Challenge:
Return exactly the listing's lines, from its first line to the line holding "return along, place, PIT_WIDER", ends included.

[Rows from a 3D modeling dataset]

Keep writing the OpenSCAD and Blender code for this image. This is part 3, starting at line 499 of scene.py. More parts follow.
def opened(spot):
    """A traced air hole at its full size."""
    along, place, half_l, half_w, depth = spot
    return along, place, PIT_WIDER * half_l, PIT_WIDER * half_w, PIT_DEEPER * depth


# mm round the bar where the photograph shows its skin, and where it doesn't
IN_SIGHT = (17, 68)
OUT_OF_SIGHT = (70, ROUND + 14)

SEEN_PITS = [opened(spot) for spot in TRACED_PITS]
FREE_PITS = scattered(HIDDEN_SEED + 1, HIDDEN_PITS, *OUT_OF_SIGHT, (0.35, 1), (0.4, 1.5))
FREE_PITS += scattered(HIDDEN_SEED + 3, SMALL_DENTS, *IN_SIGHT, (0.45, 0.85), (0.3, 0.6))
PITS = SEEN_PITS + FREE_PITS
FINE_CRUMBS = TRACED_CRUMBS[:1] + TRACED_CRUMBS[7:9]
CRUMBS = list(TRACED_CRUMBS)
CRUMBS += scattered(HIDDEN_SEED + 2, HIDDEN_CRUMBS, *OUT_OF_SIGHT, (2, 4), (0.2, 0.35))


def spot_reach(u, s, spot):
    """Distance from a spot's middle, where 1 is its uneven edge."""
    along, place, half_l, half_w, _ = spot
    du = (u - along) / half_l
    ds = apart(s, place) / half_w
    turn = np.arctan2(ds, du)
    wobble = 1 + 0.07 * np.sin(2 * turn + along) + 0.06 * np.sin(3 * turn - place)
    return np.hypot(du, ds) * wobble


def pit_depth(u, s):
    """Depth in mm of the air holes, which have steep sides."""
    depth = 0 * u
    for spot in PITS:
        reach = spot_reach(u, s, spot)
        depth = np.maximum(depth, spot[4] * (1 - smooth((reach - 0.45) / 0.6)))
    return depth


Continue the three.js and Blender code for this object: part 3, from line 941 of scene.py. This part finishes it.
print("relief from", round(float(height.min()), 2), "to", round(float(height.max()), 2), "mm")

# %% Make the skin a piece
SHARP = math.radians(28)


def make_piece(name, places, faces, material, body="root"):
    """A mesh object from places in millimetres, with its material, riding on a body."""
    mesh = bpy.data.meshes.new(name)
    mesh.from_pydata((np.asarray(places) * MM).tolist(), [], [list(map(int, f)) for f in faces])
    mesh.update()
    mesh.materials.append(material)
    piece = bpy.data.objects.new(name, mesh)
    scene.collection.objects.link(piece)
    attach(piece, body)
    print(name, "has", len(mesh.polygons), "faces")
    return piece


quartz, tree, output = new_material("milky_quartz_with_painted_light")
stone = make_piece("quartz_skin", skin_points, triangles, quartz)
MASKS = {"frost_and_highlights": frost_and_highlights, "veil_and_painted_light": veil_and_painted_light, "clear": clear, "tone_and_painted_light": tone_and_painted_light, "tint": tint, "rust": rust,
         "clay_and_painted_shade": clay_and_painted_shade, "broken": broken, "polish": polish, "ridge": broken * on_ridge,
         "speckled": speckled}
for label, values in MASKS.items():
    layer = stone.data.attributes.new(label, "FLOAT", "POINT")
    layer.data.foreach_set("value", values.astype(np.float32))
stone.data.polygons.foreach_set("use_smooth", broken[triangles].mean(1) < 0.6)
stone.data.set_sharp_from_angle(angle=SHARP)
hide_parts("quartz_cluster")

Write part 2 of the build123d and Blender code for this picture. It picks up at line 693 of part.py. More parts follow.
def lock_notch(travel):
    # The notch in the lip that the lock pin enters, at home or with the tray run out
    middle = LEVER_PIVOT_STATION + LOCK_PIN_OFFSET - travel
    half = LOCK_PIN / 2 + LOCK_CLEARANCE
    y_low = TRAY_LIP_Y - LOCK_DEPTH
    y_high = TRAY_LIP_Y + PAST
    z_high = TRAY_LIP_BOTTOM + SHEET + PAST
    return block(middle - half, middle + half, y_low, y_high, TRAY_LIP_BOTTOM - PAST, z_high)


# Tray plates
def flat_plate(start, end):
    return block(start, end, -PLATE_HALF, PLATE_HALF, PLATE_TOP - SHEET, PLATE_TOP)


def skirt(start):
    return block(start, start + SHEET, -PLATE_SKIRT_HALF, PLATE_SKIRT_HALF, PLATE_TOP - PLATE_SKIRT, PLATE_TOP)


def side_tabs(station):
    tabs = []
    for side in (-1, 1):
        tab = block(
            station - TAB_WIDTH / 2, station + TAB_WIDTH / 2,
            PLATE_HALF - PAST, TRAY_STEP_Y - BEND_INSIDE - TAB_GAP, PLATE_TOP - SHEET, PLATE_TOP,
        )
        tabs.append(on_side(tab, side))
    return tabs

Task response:
Keep writing the OpenSCAD and Blender code for this image. This is part 3, starting at line 499 of scene.py. More parts follow.
def opened(spot):
    """A traced air hole at its full size."""
    along, place, half_l, half_w, depth = spot
    return along, place, PIT_WIDER * half_l, PIT_WIDER * half_w, PIT_DEEPER * depth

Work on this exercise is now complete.